*** DATA FOR THIS EXERCISE

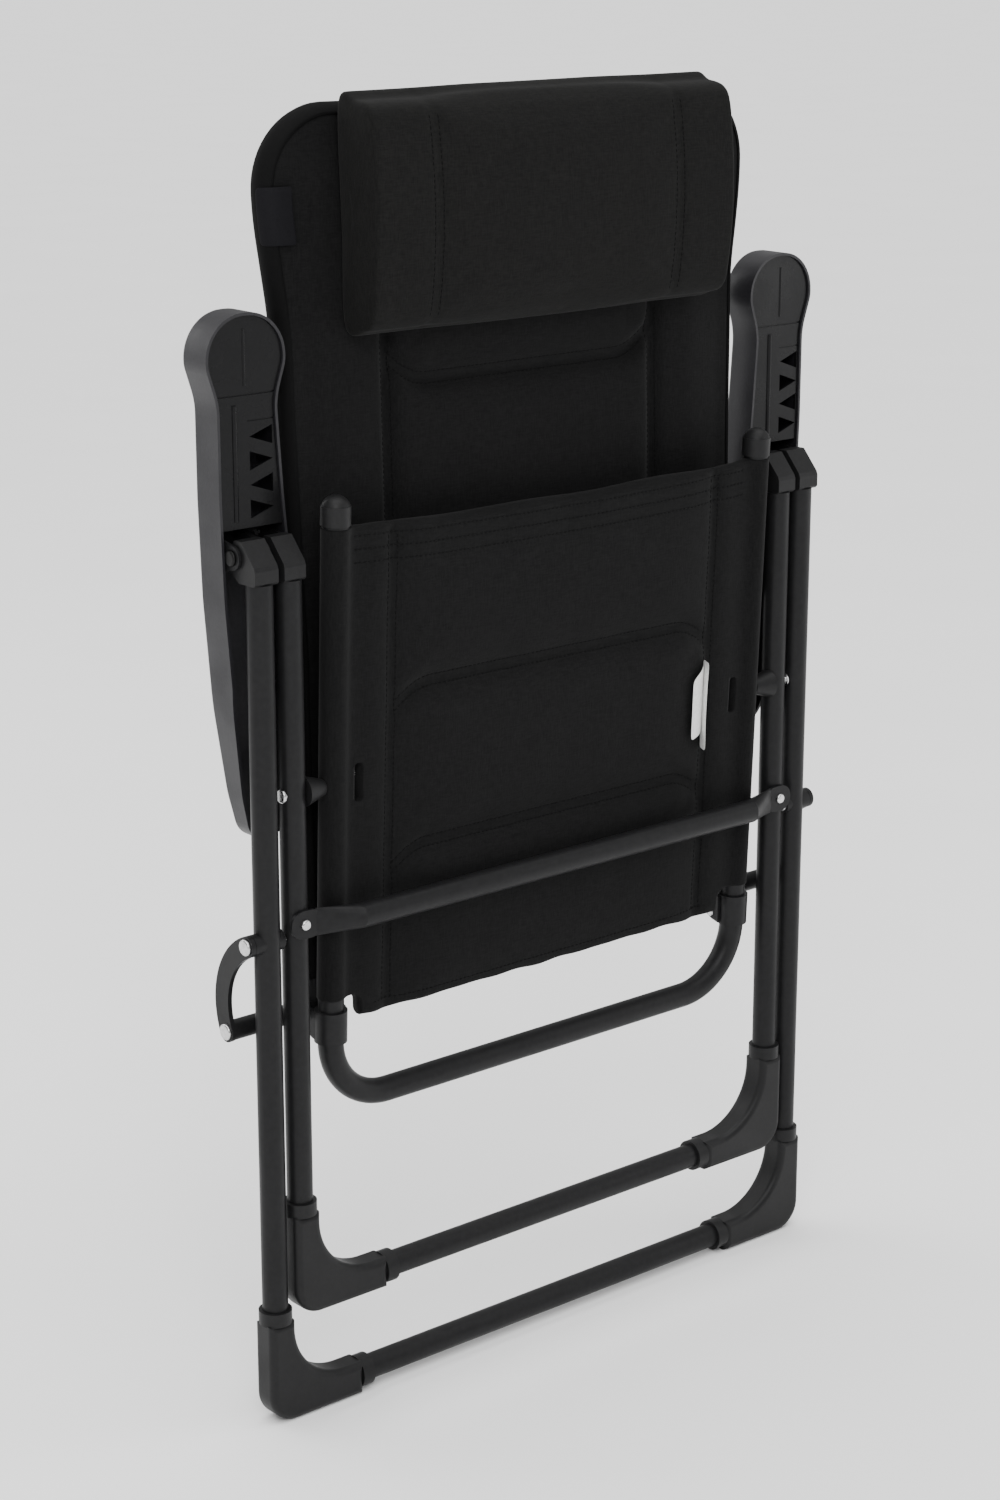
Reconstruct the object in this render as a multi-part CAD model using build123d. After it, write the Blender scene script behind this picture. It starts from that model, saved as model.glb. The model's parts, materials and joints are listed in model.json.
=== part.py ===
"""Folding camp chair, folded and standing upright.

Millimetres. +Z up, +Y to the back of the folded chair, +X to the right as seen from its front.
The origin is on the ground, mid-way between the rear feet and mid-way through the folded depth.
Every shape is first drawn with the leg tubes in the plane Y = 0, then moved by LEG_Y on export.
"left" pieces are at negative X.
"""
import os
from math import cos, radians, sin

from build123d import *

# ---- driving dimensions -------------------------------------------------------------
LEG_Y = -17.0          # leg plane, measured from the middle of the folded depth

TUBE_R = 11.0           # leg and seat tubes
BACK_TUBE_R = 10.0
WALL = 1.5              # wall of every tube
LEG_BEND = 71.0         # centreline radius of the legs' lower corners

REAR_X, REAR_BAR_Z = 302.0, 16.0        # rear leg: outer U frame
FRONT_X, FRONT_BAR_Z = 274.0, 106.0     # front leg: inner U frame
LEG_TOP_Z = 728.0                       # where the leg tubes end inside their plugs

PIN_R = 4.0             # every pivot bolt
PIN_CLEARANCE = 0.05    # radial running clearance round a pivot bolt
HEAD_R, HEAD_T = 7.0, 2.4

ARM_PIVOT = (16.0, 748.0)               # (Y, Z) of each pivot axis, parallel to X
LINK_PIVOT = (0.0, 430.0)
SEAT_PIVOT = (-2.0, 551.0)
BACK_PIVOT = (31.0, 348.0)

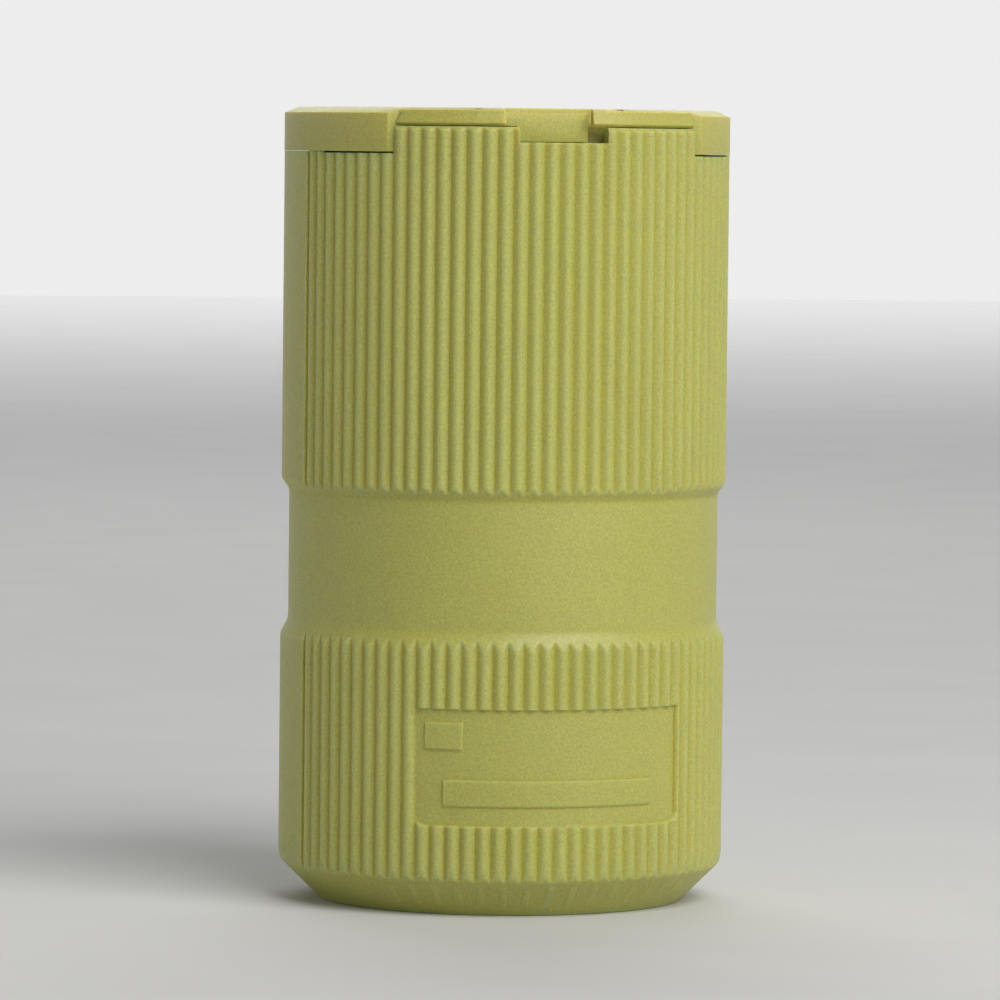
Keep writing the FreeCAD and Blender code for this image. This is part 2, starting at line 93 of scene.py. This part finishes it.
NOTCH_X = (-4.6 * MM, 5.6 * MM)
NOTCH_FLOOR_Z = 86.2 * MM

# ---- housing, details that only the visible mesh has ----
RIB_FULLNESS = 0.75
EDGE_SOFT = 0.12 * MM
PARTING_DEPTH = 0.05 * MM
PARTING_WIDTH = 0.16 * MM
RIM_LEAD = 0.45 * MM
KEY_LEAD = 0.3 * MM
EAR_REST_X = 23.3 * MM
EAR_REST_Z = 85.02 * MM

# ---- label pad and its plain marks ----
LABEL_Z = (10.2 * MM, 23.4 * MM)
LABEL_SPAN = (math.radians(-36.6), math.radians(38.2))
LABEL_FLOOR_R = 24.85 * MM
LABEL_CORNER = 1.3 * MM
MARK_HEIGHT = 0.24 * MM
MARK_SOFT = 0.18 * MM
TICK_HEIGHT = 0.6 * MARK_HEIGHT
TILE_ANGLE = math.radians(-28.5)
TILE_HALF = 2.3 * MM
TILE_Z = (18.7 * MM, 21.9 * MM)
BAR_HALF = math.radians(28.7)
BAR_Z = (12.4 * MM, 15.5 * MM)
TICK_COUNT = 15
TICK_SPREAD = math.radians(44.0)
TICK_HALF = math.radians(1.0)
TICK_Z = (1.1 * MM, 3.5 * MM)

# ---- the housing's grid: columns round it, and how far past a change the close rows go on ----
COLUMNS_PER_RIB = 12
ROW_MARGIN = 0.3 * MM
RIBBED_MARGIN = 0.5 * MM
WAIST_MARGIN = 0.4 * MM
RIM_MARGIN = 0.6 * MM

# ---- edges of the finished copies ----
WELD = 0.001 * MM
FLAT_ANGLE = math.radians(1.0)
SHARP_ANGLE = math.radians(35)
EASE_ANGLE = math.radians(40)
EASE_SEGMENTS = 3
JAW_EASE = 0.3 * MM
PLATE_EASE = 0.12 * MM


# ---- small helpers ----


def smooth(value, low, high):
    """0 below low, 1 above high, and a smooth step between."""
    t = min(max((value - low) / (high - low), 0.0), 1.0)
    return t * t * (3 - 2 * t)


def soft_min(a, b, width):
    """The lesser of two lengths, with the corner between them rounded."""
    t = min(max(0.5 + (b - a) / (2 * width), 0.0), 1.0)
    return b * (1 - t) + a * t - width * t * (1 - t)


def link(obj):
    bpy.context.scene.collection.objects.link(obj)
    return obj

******

## DIRECTIONS
Reproduce the entries exactly, starting at their first line and stopping after the line with "and standing upright.".

## PROBLEM SOLUTION
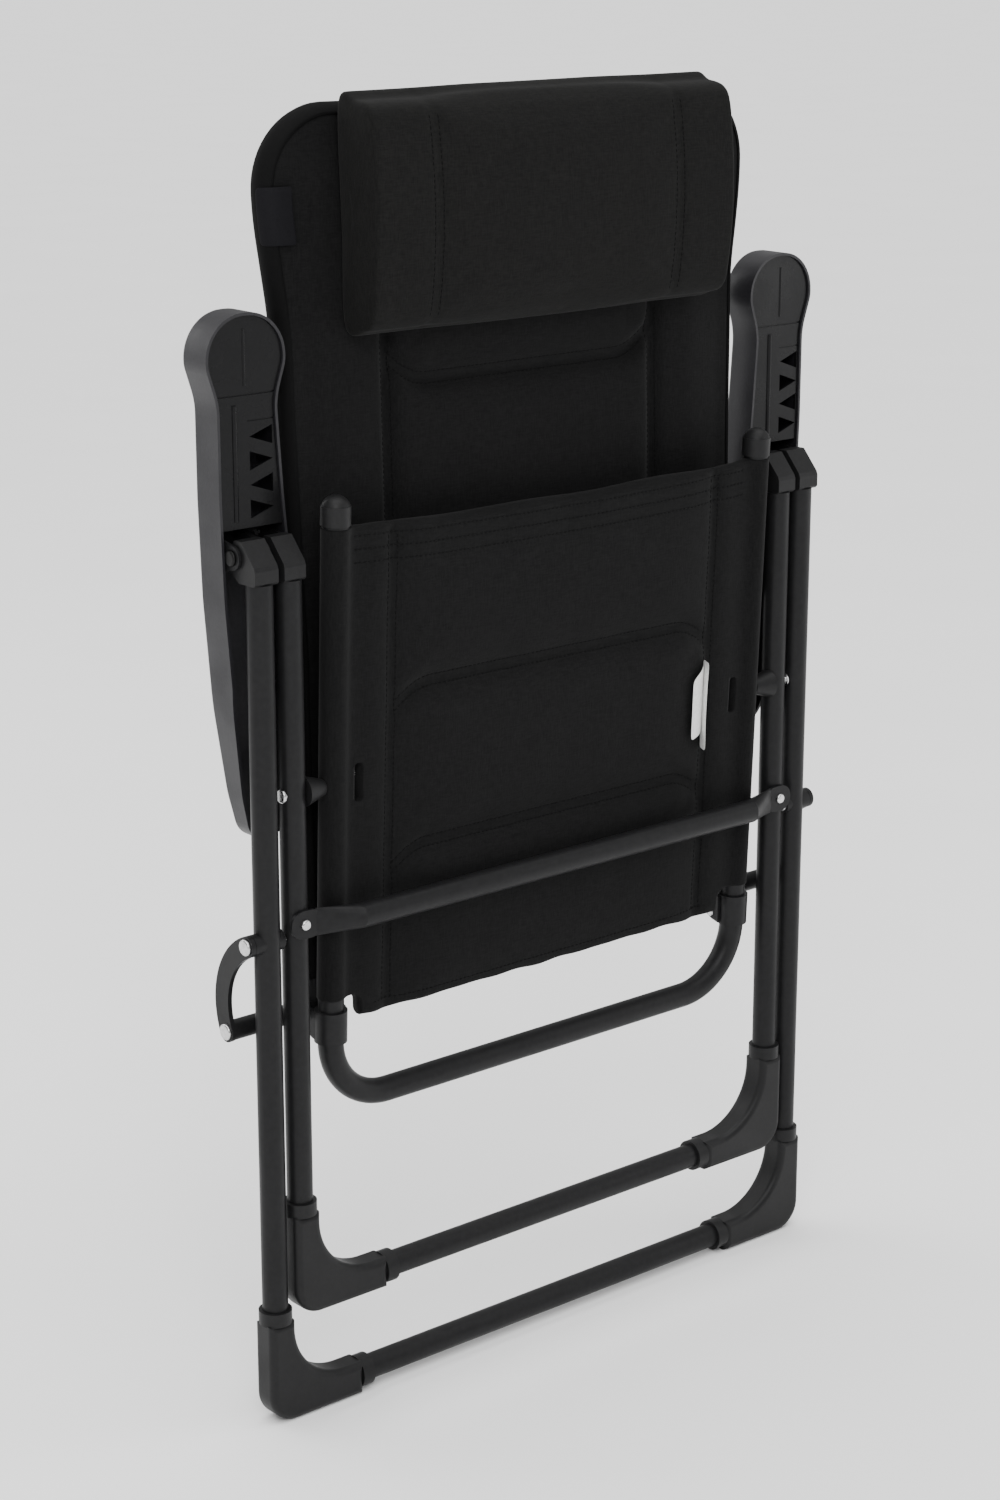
Reconstruct the object in this render as a multi-part CAD model using build123d. After it, write the Blender scene script behind this picture. It starts from that model, saved as model.glb. The model's parts, materials and joints are listed in model.json.
=== part.py ===
"""Folding camp chair, folded and standing upright.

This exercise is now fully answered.